Supplied information:
-=-=-

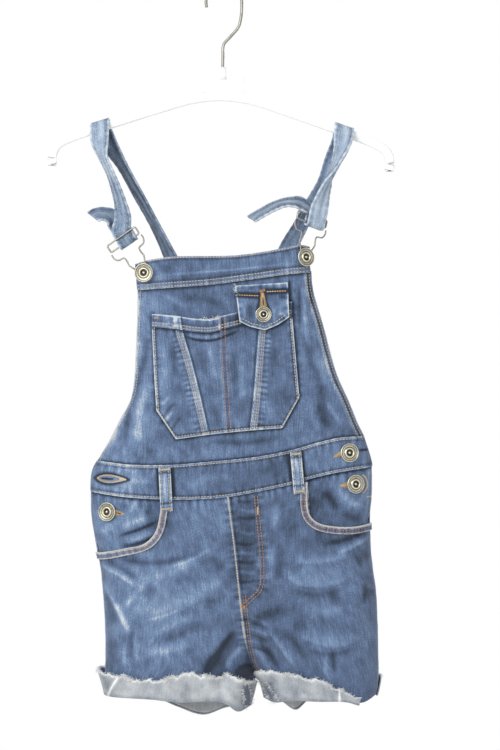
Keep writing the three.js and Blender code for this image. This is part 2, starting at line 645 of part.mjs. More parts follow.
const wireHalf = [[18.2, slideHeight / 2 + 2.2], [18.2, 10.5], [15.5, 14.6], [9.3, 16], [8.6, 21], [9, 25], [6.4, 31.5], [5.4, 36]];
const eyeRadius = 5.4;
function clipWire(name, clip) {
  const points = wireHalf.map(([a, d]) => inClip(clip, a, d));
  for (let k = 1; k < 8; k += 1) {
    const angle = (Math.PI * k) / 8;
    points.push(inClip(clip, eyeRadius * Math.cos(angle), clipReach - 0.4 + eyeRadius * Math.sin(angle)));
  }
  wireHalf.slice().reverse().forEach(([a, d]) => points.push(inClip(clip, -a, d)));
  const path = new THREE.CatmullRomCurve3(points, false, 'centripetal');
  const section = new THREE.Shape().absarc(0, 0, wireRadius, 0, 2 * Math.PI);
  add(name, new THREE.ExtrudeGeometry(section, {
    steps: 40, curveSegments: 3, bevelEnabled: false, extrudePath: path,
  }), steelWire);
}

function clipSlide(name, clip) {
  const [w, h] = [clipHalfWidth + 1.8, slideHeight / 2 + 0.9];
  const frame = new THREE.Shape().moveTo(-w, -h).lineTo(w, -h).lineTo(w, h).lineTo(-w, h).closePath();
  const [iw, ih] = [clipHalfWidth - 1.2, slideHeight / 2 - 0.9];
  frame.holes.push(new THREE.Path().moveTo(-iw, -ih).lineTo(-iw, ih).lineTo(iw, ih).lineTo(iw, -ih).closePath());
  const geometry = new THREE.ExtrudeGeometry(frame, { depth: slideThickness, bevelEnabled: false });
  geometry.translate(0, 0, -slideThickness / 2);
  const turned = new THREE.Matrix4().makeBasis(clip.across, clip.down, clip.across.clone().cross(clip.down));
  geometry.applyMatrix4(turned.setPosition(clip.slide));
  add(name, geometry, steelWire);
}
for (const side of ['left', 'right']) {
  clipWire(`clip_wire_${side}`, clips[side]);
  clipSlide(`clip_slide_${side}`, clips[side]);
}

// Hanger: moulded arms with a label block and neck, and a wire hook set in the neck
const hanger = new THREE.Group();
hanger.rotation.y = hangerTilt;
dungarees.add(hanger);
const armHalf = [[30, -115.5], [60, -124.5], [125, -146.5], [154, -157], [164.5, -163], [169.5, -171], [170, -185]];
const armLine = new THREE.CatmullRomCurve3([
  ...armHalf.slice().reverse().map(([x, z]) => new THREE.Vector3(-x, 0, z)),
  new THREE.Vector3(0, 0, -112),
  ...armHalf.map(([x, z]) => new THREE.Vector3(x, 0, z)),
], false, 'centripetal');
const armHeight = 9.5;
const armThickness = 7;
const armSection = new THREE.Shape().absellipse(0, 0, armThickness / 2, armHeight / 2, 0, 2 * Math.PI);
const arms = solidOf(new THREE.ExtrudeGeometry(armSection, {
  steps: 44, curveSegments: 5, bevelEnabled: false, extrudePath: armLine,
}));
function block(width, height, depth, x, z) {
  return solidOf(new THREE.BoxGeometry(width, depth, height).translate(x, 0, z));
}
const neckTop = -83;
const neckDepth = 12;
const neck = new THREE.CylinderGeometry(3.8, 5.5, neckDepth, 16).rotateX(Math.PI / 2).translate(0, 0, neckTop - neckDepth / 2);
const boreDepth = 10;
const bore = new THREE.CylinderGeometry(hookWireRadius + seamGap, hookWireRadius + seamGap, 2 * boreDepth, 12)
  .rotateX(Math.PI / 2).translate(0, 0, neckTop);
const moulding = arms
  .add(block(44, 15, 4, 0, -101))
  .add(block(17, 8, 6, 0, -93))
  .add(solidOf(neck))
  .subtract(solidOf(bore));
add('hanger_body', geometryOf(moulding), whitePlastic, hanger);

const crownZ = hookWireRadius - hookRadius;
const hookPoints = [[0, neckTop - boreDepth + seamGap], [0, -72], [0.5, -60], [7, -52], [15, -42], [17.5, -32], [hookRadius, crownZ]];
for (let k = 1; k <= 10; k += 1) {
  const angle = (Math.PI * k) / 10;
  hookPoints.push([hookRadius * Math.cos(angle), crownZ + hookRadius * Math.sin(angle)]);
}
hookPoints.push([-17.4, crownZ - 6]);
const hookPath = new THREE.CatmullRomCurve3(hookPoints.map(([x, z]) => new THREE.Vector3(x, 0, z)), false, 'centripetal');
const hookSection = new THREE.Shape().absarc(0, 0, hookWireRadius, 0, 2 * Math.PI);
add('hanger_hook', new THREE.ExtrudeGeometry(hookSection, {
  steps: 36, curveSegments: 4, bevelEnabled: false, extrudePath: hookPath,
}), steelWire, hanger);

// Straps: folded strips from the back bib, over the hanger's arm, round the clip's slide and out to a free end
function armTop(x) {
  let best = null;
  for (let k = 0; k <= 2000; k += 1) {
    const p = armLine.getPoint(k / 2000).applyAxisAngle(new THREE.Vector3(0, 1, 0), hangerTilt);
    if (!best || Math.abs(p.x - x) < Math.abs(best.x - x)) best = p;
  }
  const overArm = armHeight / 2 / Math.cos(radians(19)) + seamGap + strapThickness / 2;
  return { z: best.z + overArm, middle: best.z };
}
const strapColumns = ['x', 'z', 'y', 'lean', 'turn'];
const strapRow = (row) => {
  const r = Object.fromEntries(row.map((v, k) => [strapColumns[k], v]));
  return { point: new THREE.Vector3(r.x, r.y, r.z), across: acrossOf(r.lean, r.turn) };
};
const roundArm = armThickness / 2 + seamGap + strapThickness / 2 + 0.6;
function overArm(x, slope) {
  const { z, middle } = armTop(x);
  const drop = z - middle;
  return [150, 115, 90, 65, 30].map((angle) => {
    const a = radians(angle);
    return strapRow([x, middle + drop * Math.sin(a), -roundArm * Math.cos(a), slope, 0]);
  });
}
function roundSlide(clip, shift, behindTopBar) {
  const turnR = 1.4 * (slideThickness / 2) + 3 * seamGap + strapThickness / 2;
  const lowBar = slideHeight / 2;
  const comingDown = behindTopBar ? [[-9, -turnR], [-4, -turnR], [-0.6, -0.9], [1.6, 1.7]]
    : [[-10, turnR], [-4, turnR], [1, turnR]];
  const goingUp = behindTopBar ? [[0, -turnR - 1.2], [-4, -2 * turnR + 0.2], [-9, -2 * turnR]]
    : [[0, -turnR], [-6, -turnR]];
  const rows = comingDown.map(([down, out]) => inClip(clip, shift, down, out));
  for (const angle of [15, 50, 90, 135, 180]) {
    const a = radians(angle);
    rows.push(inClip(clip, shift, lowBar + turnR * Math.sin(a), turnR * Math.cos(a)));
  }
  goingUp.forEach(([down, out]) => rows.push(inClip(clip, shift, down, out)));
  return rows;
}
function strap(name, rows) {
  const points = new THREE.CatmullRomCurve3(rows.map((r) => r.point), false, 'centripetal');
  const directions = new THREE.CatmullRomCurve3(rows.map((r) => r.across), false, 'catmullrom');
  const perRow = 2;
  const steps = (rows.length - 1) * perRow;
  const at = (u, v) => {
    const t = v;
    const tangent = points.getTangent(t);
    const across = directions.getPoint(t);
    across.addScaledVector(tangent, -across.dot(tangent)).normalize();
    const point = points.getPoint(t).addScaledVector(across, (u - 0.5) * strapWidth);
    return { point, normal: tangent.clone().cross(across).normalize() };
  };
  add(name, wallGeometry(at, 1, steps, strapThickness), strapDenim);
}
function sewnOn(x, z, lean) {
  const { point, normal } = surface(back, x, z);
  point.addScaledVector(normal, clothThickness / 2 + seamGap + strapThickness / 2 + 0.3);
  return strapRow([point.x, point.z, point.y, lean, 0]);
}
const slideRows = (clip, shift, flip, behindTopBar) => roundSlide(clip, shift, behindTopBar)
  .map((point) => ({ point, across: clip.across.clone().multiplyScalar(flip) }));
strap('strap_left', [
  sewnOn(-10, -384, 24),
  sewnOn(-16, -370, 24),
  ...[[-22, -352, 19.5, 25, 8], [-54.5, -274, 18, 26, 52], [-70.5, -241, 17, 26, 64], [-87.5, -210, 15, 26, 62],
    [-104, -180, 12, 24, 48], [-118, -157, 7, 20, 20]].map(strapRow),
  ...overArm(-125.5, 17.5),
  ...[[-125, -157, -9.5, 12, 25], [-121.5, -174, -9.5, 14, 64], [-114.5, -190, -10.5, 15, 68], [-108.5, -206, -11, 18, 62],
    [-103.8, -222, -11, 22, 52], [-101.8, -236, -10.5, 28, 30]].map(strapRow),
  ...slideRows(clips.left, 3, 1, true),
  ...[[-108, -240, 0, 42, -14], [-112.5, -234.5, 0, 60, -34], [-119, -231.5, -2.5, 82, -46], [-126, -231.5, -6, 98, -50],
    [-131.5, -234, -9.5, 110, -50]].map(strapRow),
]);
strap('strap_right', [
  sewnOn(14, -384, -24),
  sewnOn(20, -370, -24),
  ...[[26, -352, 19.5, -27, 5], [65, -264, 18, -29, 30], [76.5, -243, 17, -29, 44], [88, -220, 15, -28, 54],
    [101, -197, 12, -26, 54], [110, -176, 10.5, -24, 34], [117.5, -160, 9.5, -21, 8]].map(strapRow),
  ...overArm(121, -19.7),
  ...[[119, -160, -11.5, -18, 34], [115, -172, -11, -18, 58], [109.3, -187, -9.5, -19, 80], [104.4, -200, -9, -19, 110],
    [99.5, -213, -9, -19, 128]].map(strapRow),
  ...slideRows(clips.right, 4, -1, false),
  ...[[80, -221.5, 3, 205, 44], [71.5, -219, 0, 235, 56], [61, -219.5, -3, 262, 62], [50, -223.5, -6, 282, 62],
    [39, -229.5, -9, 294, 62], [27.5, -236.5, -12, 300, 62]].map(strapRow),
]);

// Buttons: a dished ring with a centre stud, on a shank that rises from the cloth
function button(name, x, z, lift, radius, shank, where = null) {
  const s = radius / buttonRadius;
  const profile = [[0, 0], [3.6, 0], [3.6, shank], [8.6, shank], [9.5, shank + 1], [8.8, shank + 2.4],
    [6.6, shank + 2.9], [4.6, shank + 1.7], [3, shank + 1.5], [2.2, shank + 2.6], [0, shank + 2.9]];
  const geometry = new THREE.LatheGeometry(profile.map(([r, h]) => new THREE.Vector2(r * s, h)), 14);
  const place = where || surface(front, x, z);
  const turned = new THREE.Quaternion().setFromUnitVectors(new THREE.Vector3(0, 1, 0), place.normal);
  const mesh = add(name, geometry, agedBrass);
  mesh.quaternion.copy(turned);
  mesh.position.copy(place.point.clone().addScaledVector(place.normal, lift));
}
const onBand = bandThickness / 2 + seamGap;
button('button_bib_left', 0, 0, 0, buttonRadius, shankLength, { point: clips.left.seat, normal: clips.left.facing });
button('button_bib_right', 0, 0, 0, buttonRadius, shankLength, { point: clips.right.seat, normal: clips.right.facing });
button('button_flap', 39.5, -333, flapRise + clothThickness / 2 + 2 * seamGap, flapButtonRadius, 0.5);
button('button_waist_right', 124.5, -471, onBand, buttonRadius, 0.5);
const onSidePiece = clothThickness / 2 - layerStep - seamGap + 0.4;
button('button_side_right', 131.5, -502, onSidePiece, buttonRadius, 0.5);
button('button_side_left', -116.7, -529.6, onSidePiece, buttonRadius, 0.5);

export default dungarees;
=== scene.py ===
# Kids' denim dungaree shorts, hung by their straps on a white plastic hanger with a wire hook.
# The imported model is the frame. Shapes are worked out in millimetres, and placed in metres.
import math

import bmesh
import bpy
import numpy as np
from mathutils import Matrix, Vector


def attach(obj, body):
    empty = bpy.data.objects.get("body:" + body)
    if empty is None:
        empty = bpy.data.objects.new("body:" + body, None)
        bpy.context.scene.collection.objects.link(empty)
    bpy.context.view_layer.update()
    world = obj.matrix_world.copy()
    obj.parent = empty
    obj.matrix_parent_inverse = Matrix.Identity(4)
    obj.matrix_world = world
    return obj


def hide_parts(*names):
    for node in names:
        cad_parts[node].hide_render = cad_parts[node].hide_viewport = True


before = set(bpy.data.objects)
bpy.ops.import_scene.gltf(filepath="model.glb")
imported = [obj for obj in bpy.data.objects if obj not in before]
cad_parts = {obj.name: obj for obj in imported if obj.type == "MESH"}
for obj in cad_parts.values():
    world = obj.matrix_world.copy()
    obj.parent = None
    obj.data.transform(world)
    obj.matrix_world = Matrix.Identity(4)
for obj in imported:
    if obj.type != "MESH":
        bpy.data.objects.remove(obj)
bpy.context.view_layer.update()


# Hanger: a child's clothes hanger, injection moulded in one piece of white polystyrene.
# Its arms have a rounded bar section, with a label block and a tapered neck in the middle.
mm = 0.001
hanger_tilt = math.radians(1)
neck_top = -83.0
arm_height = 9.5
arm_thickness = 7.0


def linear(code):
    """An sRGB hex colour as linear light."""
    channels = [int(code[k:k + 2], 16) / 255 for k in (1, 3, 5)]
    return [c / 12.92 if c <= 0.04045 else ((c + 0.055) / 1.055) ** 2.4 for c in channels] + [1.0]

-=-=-

What the task requires:
The first line to be transcribed is the one containing "clips.left.seat, normal: clips.left.facing", and the last is the one containing "if empty is". Transcribe exactly those lines and nothing else.

Task solution:
button('button_bib_left', 0, 0, 0, buttonRadius, shankLength, { point: clips.left.seat, normal: clips.left.facing });
button('button_bib_right', 0, 0, 0, buttonRadius, shankLength, { point: clips.right.seat, normal: clips.right.facing });
button('button_flap', 39.5, -333, flapRise + clothThickness / 2 + 2 * seamGap, flapButtonRadius, 0.5);
button('button_waist_right', 124.5, -471, onBand, buttonRadius, 0.5);
const onSidePiece = clothThickness / 2 - layerStep - seamGap + 0.4;
button('button_side_right', 131.5, -502, onSidePiece, buttonRadius, 0.5);
button('button_side_left', -116.7, -529.6, onSidePiece, buttonRadius, 0.5);

export default dungarees;
=== scene.py ===
# Kids' denim dungaree shorts, hung by their straps on a white plastic hanger with a wire hook.
# The imported model is the frame. Shapes are worked out in millimetres, and placed in metres.
import math

import bmesh
import bpy
import numpy as np
from mathutils import Matrix, Vector


def attach(obj, body):
    empty = bpy.data.objects.get("body:" + body)
    if empty is None:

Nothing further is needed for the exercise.